→ **What is expected**
Your task is to print all of the material verbatim.

(Rows from an object dataset)
-*-*-

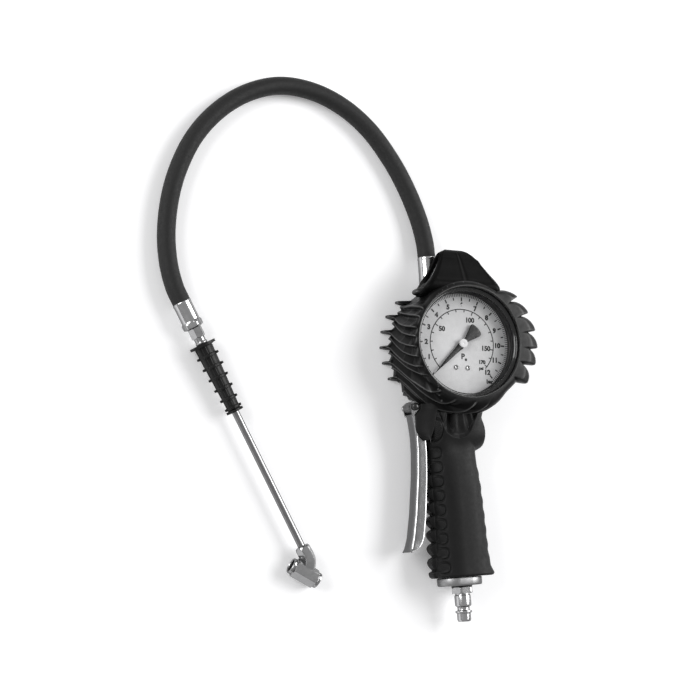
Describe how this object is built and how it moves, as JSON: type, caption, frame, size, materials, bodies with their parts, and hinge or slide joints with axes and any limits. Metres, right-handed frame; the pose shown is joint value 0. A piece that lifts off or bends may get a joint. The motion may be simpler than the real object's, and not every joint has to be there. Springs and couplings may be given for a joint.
{
  "type": "portable tire inflator",
  "caption": "Hand-held tyre inflator: finned rubber-booted dial gauge over a pistol grip with a squeeze lever, inlet plug, hose and a lance with a two-mouth angled chuck.",
  "frame": {"origin": "on the floor under the handle axis, level with the centre of the gauge, at the flat back of the boot", "axes": "+Z out of the dial, -Y down the handle to the inlet plug, -X to the lever side"},
  "size_m": [0.2732, 0.3965, 0.04],
  "materials": {
    "casting": "satin as-cast aluminium",
    "cap": "turned aluminium",
    "plug": "bright nickel plate",
    "seal": "black nitrile rubber",
    "grip": "moulded soft rubber, matt",
    "boot": "moulded black rubber, slightly glossy",
    "lever": "pressed steel, satin nickel plate",
    "pin": "plated steel",
    "spring": "spring steel",
    "brass": "turned brass",
    "case": "black enamelled steel",
    "bezel": "glossy black enamelled steel",
    "lens": "clear flat instrument glass",
    "dial": "white printed aluminium dial",
    "pointer": "matt black aluminium",
    "hose": "black fabric-marked rubber hose",
    "ferrule": "bright plated steel",
    "lance_grip": "moulded black plastic-like rubber",
    "tube": "bright nickel plate on brass",
    "chuck": "bright nickel plate on brass"
  },
  "bodies": {
    "inflator": {"body_casting": "casting", "end_cap": "cap", "inlet_plug": "plug", "plug_seal": "seal", "grip_sleeve": "grip", "gauge_boot": "boot", "lever_pin": "pin", "pin_clip": "spring", "lever_spring": "spring", "stem_gland": "brass", "valve_spring": "spring", "valve_cap": "brass", "cap_seal": "seal", "gauge_case": "case", "gauge_socket": "brass", "gauge_bezel": "bezel", "gauge_lens": "lens", "lens_gasket": "seal", "dial": "dial", "dial_screws": "pin", "movement_plates": "brass", "plate_screws": "pin", "bourdon_tube": "brass", "outlet_fitting": "brass", "upper_ferrule": "ferrule", "hose": "hose", "lower_ferrule": "ferrule", "lance_nut": "chuck", "lance_grip": "lance_grip", "lance_tube": "tube", "chuck_head": "chuck", "chuck_seals": "seal", "chuck_spring_left": "spring", "chuck_spring_right": "spring"},
    "lever_arm": {"lever": "lever"},
    "valve": {"valve_stem": "brass", "stem_seal": "seal"},
    "pointer_arbor": {"pointer": "pointer", "pinion": "brass"},
    "sector": {"sector_gear": "brass"},
    "movement_link": {"link": "pin"},
    "left_pin": {"chuck_pin_left": "brass"},
    "right_pin": {"chuck_pin_right": "brass"}
  },
  "joints": [
    {"name": "lever_pull", "type": "hinge", "parent": "inflator", "child": "lever_arm", "pos_m": [-0.0295, -0.044, 0.016], "axis": [0, 0, 1], "range_deg": [0, 3.5], "stiffness_Nm_per_rad": 1.5, "springref_deg": -5.73, "deforming": ["lever_spring"]},
    {"name": "valve_push", "type": "slide", "parent": "inflator", "child": "valve", "axis": [1, 0, 0], "range_m": [0, 0.00122], "deforming": ["valve_spring"]},
    {"name": "sector_swing", "type": "hinge", "parent": "inflator", "child": "sector", "pos_m": [0.00021, -0.01451, 0.0197], "axis": [0, 0, 1], "range_deg": [0, 45], "stiffness_Nm_per_rad": 0.01, "springref_deg": -2.86, "deforming": ["bourdon_tube"]},
    {"name": "pointer_turn", "type": "hinge", "parent": "inflator", "child": "pointer_arbor", "pos_m": [0.01, 0, 0.0275], "axis": [0, 0, -1], "range_deg": [0, 270]},
    {"name": "link_swing", "type": "hinge", "parent": "sector", "child": "movement_link", "pos_m": [0.00602, -0.01842, 0.0213], "axis": [0, 0, 1], "range_deg": [-45, 0]},
    {"name": "left_pin_press", "type": "slide", "parent": "inflator", "child": "left_pin", "axis": [0.848, -0.5299, 0], "range_m": [0, 0.002], "stiffness_N_per_m": 800, "springref_m": -0.002, "deforming": ["chuck_spring_left"]},
    {"name": "right_pin_press", "type": "slide", "parent": "inflator", "child": "right_pin", "axis": [-0.848, 0.5299, 0], "range_m": [0, 0.002], "stiffness_N_per_m": 800, "springref_m": -0.002, "deforming": ["chuck_spring_right"]}
  ],
  "couplings": [
    {"joint": "valve_push", "follows": "lever_pull", "m_per_rad": 0.02},
    {"joint": "pointer_turn", "follows": "sector_swing", "ratio": 6},
    {"joint": "link_swing", "follows": "sector_swing", "ratio": -1}
  ]
}
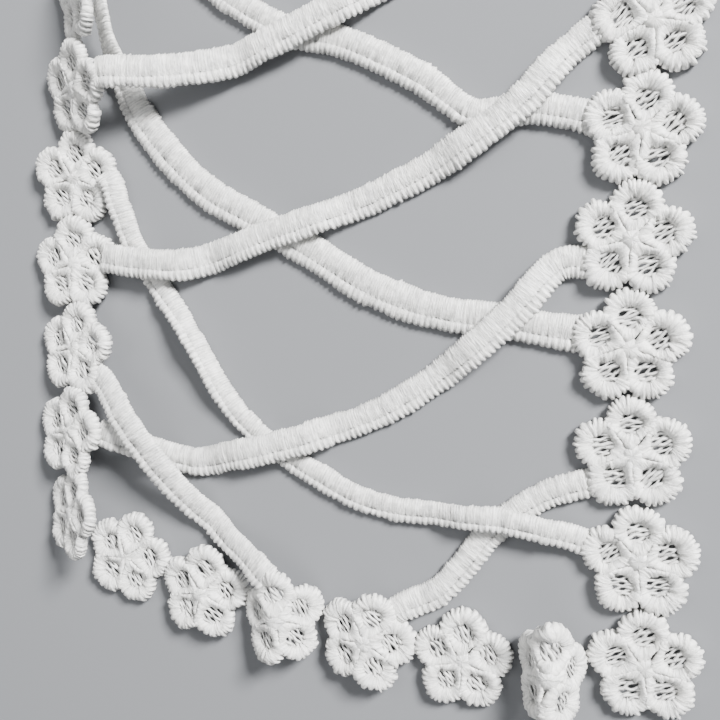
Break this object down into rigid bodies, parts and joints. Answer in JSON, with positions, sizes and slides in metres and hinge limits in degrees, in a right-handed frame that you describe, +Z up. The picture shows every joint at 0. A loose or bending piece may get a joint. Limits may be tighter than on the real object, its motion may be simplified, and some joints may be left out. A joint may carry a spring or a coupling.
{
  "type": "lace neck patch",
  "caption": "Horseshoe neck patch of guipure lace, flower-chain edges joined by crossing satin bands, laid flat with its face up.",
  "frame": {"origin": "middle of the patch's footprint, at the surface that it lies on", "axes": "+Z up, out of the face of the lace; +Y from the two hems towards the back of the neck; +X from the front shown in the picture to the other front"},
  "size_m": [0.3241, 0.2864, 0.0104],
  "materials": {
    "thread": "satin"
  },
  "bodies": {
    "root": {"band_back_left_1": "thread", "band_back_left_2": "thread", "band_back_left_3": "thread", "band_back_left_4": "thread", "band_back_left_5": "thread", "band_back_left_6": "thread", "band_back_left_7": "thread", "band_back_left_8": "thread", "band_back_right_1": "thread", "band_back_right_2": "thread", "band_back_right_3": "thread", "band_back_right_4": "thread", "band_back_right_5": "thread", "band_back_right_6": "thread", "band_back_right_7": "thread", "band_back_right_8": "thread", "band_left_a": "thread", "band_left_b": "thread", "band_left_c": "thread", "band_left_d": "thread", "band_left_e": "thread", "band_left_f": "thread", "band_left_g": "thread", "band_left_h": "thread", "band_right_a": "thread", "band_right_b": "thread", "band_right_c": "thread", "band_right_d": "thread", "band_right_e": "thread", "band_right_f": "thread", "band_right_g": "thread", "band_right_h": "thread", "chain_back_neck_1": "thread", "chain_back_neck_2": "thread", "chain_back_neck_3": "thread", "chain_back_neck_4": "thread", "chain_back_neck_5": "thread", "chain_back_outer_1": "thread", "chain_back_outer_2": "thread", "chain_back_outer_3": "thread", "chain_back_outer_4": "thread", "chain_back_outer_5": "thread", "chain_back_outer_6": "thread", "chain_left_hem": "thread", "chain_left_neck": "thread", "chain_left_outer": "thread", "chain_right_hem": "thread", "chain_right_neck": "thread", "chain_right_outer": "thread"}
  },
  "joints": []
}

-*-*-

→ **Answer to this problem**
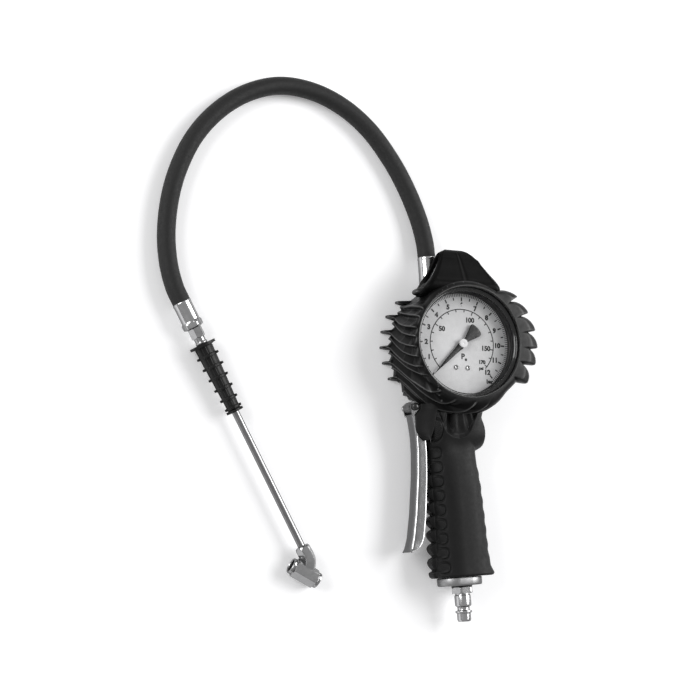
Describe how this object is built and how it moves, as JSON: type, caption, frame, size, materials, bodies with their parts, and hinge or slide joints with axes and any limits. Metres, right-handed frame; the pose shown is joint value 0. A piece that lifts off or bends may get a joint. The motion may be simpler than the real object's, and not every joint has to be there. Springs and couplings may be given for a joint.
{
  "type": "portable tire inflator",
  "caption": "Hand-held tyre inflator: finned rubber-booted dial gauge over a pistol grip with a squeeze lever, inlet plug, hose and a lance with a two-mouth angled chuck.",
  "frame": {"origin": "on the floor under the handle axis, level with the centre of the gauge, at the flat back of the boot", "axes": "+Z out of the dial, -Y down the handle to the inlet plug, -X to the lever side"},
  "size_m": [0.2732, 0.3965, 0.04],
  "materials": {
    "casting": "satin as-cast aluminium",
    "cap": "turned aluminium",
    "plug": "bright nickel plate",
    "seal": "black nitrile rubber",
    "grip": "moulded soft rubber, matt",
    "boot": "moulded black rubber, slightly glossy",
    "lever": "pressed steel, satin nickel plate",
    "pin": "plated steel",
    "spring": "spring steel",
    "brass": "turned brass",
    "case": "black enamelled steel",
    "bezel": "glossy black enamelled steel",
    "lens": "clear flat instrument glass",
    "dial": "white printed aluminium dial",
    "pointer": "matt black aluminium",
    "hose": "black fabric-marked rubber hose",
    "ferrule": "bright plated steel",
    "lance_grip": "moulded black plastic-like rubber",
    "tube": "bright nickel plate on brass",
    "chuck": "bright nickel plate on brass"
  },
  "bodies": {
    "inflator": {"body_casting": "casting", "end_cap": "cap", "inlet_plug": "plug", "plug_seal": "seal", "grip_sleeve": "grip", "gauge_boot": "boot", "lever_pin": "pin", "pin_clip": "spring", "lever_spring": "spring", "stem_gland": "brass", "valve_spring": "spring", "valve_cap": "brass", "cap_seal": "seal", "gauge_case": "case", "gauge_socket": "brass", "gauge_bezel": "bezel", "gauge_lens": "lens", "lens_gasket": "seal", "dial": "dial", "dial_screws": "pin", "movement_plates": "brass", "plate_screws": "pin", "bourdon_tube": "brass", "outlet_fitting": "brass", "upper_ferrule": "ferrule", "hose": "hose", "lower_ferrule": "ferrule", "lance_nut": "chuck", "lance_grip": "lance_grip", "lance_tube": "tube", "chuck_head": "chuck", "chuck_seals": "seal", "chuck_spring_left": "spring", "chuck_spring_right": "spring"},
    "lever_arm": {"lever": "lever"},
    "valve": {"valve_stem": "brass", "stem_seal": "seal"},
    "pointer_arbor": {"pointer": "pointer", "pinion": "brass"},
    "sector": {"sector_gear": "brass"},
    "movement_link": {"link": "pin"},
    "left_pin": {"chuck_pin_left": "brass"},
    "right_pin": {"chuck_pin_right": "brass"}
  },
  "joints": [
    {"name": "lever_pull", "type": "hinge", "parent": "inflator", "child": "lever_arm", "pos_m": [-0.0295, -0.044, 0.016], "axis": [0, 0, 1], "range_deg": [0, 3.5], "stiffness_Nm_per_rad": 1.5, "springref_deg": -5.73, "deforming": ["lever_spring"]},
    {"name": "valve_push", "type": "slide", "parent": "inflator", "child": "valve", "axis": [1, 0, 0], "range_m": [0, 0.00122], "deforming": ["valve_spring"]},
    {"name": "sector_swing", "type": "hinge", "parent": "inflator", "child": "sector", "pos_m": [0.00021, -0.01451, 0.0197], "axis": [0, 0, 1], "range_deg": [0, 45], "stiffness_Nm_per_rad": 0.01, "springref_deg": -2.86, "deforming": ["bourdon_tube"]},
    {"name": "pointer_turn", "type": "hinge", "parent": "inflator", "child": "pointer_arbor", "pos_m": [0.01, 0, 0.0275], "axis": [0, 0, -1], "range_deg": [0, 270]},
    {"name": "link_swing", "type": "hinge", "parent": "sector", "child": "movement_link", "pos_m": [0.00602, -0.01842, 0.0213], "axis": [0, 0, 1], "range_deg": [-45, 0]},
    {"name": "left_pin_press", "type": "slide", "parent": "inflator", "child": "left_pin", "axis": [0.848, -0.5299, 0], "range_m": [0, 0.002], "stiffness_N_per_m": 800, "springref_m": -0.002, "deforming": ["chuck_spring_left"]},
    {"name": "right_pin_press", "type": "slide", "parent": "inflator", "child": "right_pin", "axis": [-0.848, 0.5299, 0], "range_m": [0, 0.002], "stiffness_N_per_m": 800, "springref_m": -0.002, "deforming": ["chuck_spring_right"]}
  ],
  "couplings": [
    {"joint": "valve_push", "follows": "lever_pull", "m_per_rad": 0.02},
    {"joint": "pointer_turn", "follows": "sector_swing", "ratio": 6},
    {"joint": "link_swing", "follows": "sector_swing", "ratio": -1}
  ]
}
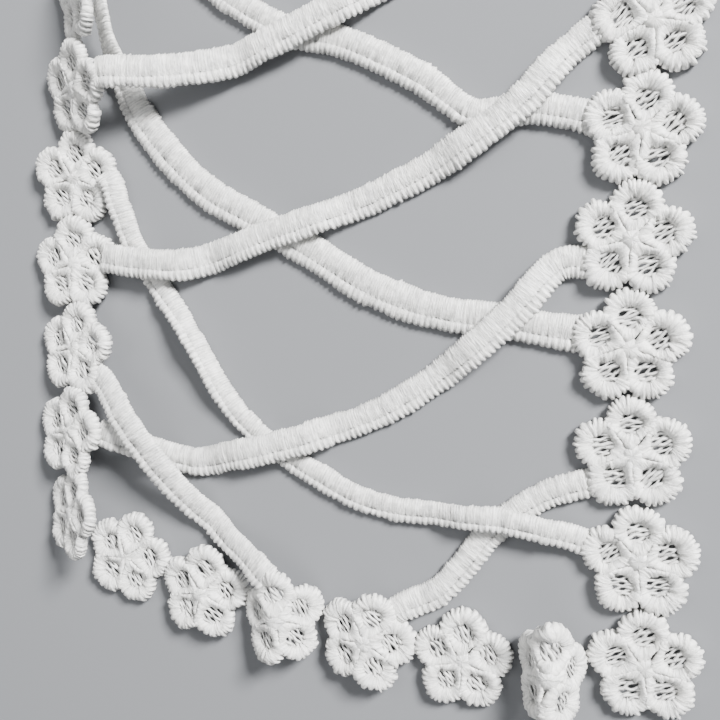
Break this object down into rigid bodies, parts and joints. Answer in JSON, with positions, sizes and slides in metres and hinge limits in degrees, in a right-handed frame that you describe, +Z up. The picture shows every joint at 0. A loose or bending piece may get a joint. Limits may be tighter than on the real object, its motion may be simplified, and some joints may be left out. A joint may carry a spring or a coupling.
{
  "type": "lace neck patch",
  "caption": "Horseshoe neck patch of guipure lace, flower-chain edges joined by crossing satin bands, laid flat with its face up.",
  "frame": {"origin": "middle of the patch's footprint, at the surface that it lies on", "axes": "+Z up, out of the face of the lace; +Y from the two hems towards the back of the neck; +X from the front shown in the picture to the other front"},
  "size_m": [0.3241, 0.2864, 0.0104],
  "materials": {
    "thread": "satin"
  },
  "bodies": {
    "root": {"band_back_left_1": "thread", "band_back_left_2": "thread", "band_back_left_3": "thread", "band_back_left_4": "thread", "band_back_left_5": "thread", "band_back_left_6": "thread", "band_back_left_7": "thread", "band_back_left_8": "thread", "band_back_right_1": "thread", "band_back_right_2": "thread", "band_back_right_3": "thread", "band_back_right_4": "thread", "band_back_right_5": "thread", "band_back_right_6": "thread", "band_back_right_7": "thread", "band_back_right_8": "thread", "band_left_a": "thread", "band_left_b": "thread", "band_left_c": "thread", "band_left_d": "thread", "band_left_e": "thread", "band_left_f": "thread", "band_left_g": "thread", "band_left_h": "thread", "band_right_a": "thread", "band_right_b": "thread", "band_right_c": "thread", "band_right_d": "thread", "band_right_e": "thread", "band_right_f": "thread", "band_right_g": "thread", "band_right_h": "thread", "chain_back_neck_1": "thread", "chain_back_neck_2": "thread", "chain_back_neck_3": "thread", "chain_back_neck_4": "thread", "chain_back_neck_5": "thread", "chain_back_outer_1": "thread", "chain_back_outer_2": "thread", "chain_back_outer_3": "thread", "chain_back_outer_4": "thread", "chain_back_outer_5": "thread", "chain_back_outer_6": "thread", "chain_left_hem": "thread", "chain_left_neck": "thread", "chain_left_outer": "thread", "chain_right_hem": "thread", "chain_right_neck": "thread", "chain_right_outer": "thread"}
  },
  "joints": []
}